THE PROBLEM: Repeat each entry in full, exactly.

DATA FOR THIS EXERCISE:
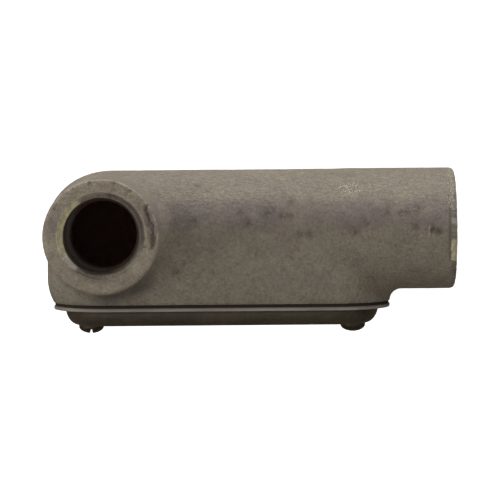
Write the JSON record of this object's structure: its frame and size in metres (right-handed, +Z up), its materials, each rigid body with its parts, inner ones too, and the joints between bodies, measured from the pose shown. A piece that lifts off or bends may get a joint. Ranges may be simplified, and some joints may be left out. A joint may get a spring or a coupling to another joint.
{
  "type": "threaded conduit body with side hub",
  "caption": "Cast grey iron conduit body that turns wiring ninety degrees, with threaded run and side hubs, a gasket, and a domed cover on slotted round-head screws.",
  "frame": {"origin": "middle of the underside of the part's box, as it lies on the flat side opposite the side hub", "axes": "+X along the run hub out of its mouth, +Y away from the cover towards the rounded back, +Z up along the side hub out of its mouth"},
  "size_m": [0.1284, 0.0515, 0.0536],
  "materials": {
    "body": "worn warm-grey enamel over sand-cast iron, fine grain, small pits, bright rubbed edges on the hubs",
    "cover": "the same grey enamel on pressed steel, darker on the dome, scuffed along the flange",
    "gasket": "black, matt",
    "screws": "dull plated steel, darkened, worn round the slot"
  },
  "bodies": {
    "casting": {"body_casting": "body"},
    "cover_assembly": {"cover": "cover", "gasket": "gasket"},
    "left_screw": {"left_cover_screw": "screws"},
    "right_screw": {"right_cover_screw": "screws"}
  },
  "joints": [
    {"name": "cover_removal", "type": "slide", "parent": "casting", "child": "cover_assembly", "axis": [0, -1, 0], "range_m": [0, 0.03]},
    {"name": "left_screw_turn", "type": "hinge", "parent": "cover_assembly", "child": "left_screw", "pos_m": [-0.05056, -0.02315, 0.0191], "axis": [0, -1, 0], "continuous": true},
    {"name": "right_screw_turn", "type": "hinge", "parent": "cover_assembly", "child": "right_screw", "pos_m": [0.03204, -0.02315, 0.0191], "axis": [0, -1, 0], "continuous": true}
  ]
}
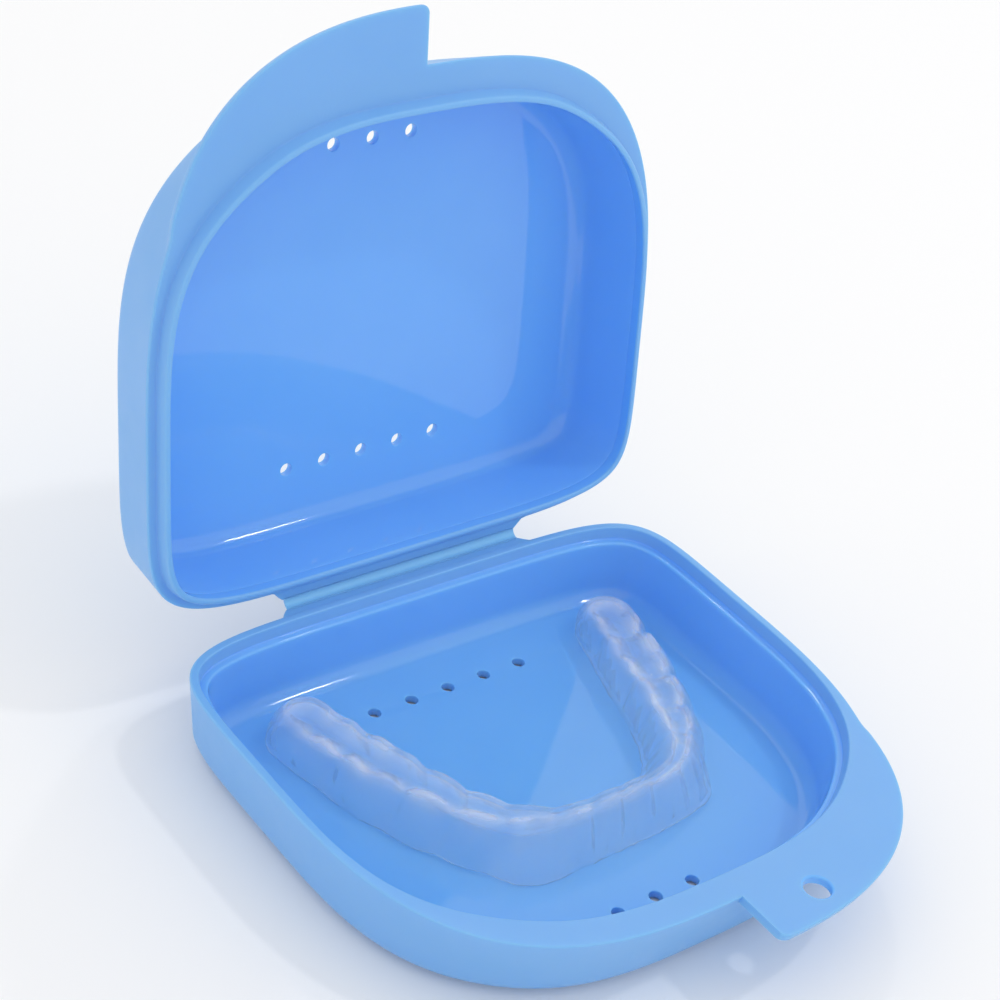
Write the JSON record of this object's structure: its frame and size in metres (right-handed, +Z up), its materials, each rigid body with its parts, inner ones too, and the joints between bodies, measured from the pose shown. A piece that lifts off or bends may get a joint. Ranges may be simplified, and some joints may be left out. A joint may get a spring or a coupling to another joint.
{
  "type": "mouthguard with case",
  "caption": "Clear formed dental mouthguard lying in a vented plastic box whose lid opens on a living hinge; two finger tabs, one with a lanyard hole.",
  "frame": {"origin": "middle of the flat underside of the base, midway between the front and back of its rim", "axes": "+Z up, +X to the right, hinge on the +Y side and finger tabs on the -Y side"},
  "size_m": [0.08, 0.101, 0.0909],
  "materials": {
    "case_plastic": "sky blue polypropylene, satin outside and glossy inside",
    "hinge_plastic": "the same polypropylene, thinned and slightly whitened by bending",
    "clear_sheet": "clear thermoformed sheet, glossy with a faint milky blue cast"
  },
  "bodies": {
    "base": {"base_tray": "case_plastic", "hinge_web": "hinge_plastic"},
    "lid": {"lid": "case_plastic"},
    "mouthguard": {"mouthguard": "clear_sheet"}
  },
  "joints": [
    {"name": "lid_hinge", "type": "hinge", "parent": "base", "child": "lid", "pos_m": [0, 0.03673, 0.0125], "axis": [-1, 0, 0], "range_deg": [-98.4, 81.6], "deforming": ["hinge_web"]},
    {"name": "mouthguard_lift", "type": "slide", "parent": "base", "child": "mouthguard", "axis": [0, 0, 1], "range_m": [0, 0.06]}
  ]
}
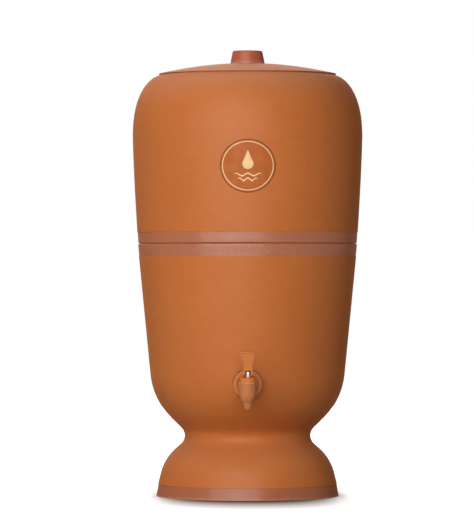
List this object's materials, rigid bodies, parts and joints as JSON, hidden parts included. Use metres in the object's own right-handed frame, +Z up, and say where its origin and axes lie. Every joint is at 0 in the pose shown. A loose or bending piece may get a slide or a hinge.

RESULT OF THE EXERCISE:
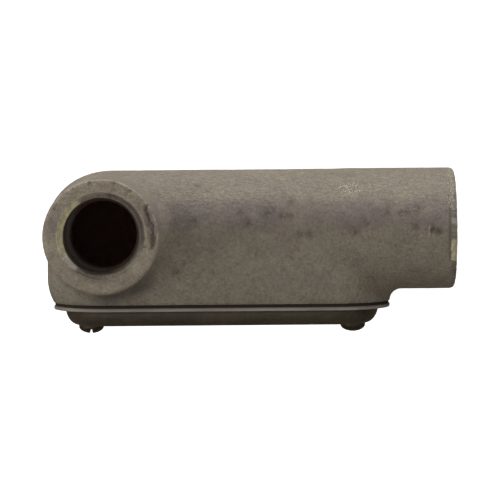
Write the JSON record of this object's structure: its frame and size in metres (right-handed, +Z up), its materials, each rigid body with its parts, inner ones too, and the joints between bodies, measured from the pose shown. A piece that lifts off or bends may get a joint. Ranges may be simplified, and some joints may be left out. A joint may get a spring or a coupling to another joint.
{
  "type": "threaded conduit body with side hub",
  "caption": "Cast grey iron conduit body that turns wiring ninety degrees, with threaded run and side hubs, a gasket, and a domed cover on slotted round-head screws.",
  "frame": {"origin": "middle of the underside of the part's box, as it lies on the flat side opposite the side hub", "axes": "+X along the run hub out of its mouth, +Y away from the cover towards the rounded back, +Z up along the side hub out of its mouth"},
  "size_m": [0.1284, 0.0515, 0.0536],
  "materials": {
    "body": "worn warm-grey enamel over sand-cast iron, fine grain, small pits, bright rubbed edges on the hubs",
    "cover": "the same grey enamel on pressed steel, darker on the dome, scuffed along the flange",
    "gasket": "black, matt",
    "screws": "dull plated steel, darkened, worn round the slot"
  },
  "bodies": {
    "casting": {"body_casting": "body"},
    "cover_assembly": {"cover": "cover", "gasket": "gasket"},
    "left_screw": {"left_cover_screw": "screws"},
    "right_screw": {"right_cover_screw": "screws"}
  },
  "joints": [
    {"name": "cover_removal", "type": "slide", "parent": "casting", "child": "cover_assembly", "axis": [0, -1, 0], "range_m": [0, 0.03]},
    {"name": "left_screw_turn", "type": "hinge", "parent": "cover_assembly", "child": "left_screw", "pos_m": [-0.05056, -0.02315, 0.0191], "axis": [0, -1, 0], "continuous": true},
    {"name": "right_screw_turn", "type": "hinge", "parent": "cover_assembly", "child": "right_screw", "pos_m": [0.03204, -0.02315, 0.0191], "axis": [0, -1, 0], "continuous": true}
  ]
}
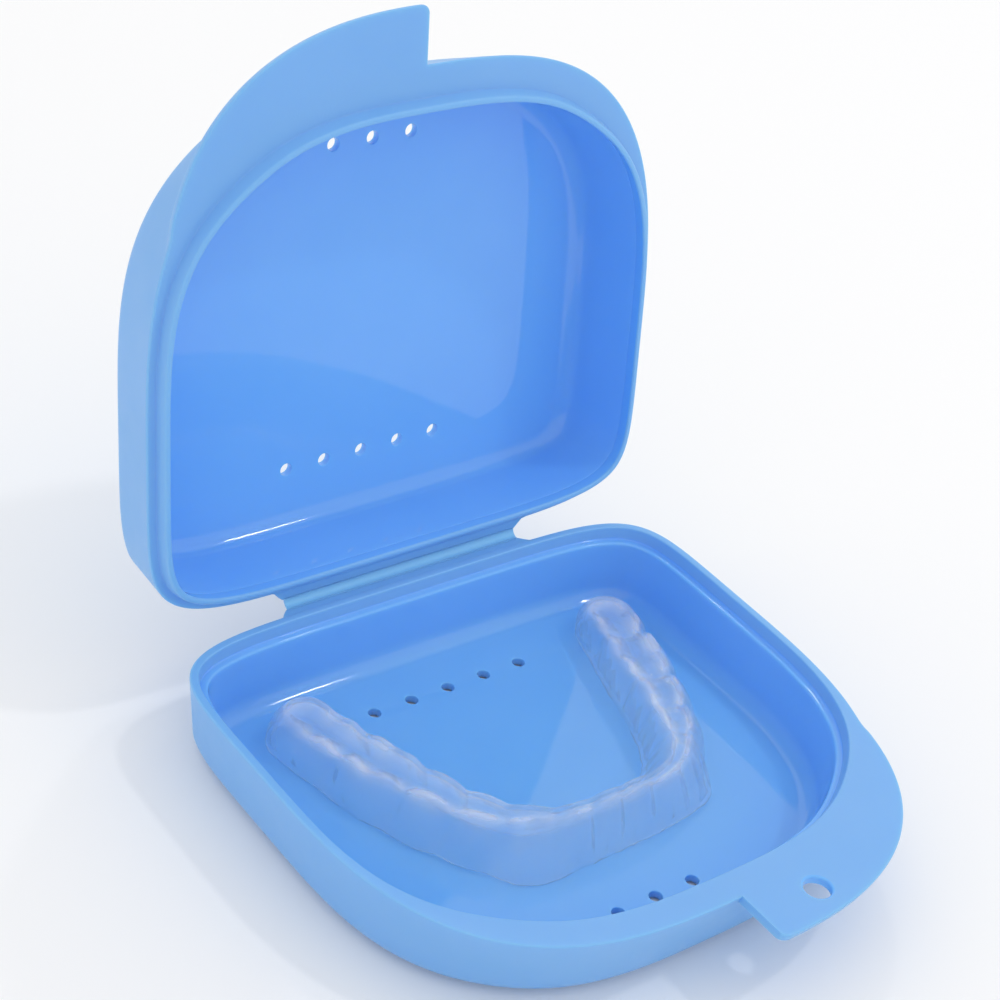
Write the JSON record of this object's structure: its frame and size in metres (right-handed, +Z up), its materials, each rigid body with its parts, inner ones too, and the joints between bodies, measured from the pose shown. A piece that lifts off or bends may get a joint. Ranges may be simplified, and some joints may be left out. A joint may get a spring or a coupling to another joint.
{
  "type": "mouthguard with case",
  "caption": "Clear formed dental mouthguard lying in a vented plastic box whose lid opens on a living hinge; two finger tabs, one with a lanyard hole.",
  "frame": {"origin": "middle of the flat underside of the base, midway between the front and back of its rim", "axes": "+Z up, +X to the right, hinge on the +Y side and finger tabs on the -Y side"},
  "size_m": [0.08, 0.101, 0.0909],
  "materials": {
    "case_plastic": "sky blue polypropylene, satin outside and glossy inside",
    "hinge_plastic": "the same polypropylene, thinned and slightly whitened by bending",
    "clear_sheet": "clear thermoformed sheet, glossy with a faint milky blue cast"
  },
  "bodies": {
    "base": {"base_tray": "case_plastic", "hinge_web": "hinge_plastic"},
    "lid": {"lid": "case_plastic"},
    "mouthguard": {"mouthguard": "clear_sheet"}
  },
  "joints": [
    {"name": "lid_hinge", "type": "hinge", "parent": "base", "child": "lid", "pos_m": [0, 0.03673, 0.0125], "axis": [-1, 0, 0], "range_deg": [-98.4, 81.6], "deforming": ["hinge_web"]},
    {"name": "mouthguard_lift", "type": "slide", "parent": "base", "child": "mouthguard", "axis": [0, 0, 1], "range_m": [0, 0.06]}
  ]
}
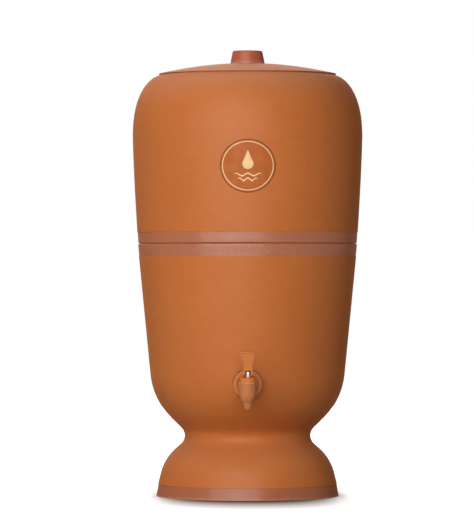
List this object's materials, rigid bodies, parts and joints as JSON, hidden parts included. Use metres in the object's own right-handed frame, +Z up, and say where its origin and axes lie. Every joint is at 0 in the pose shown. A loose or bending piece may get a slide or a hinge.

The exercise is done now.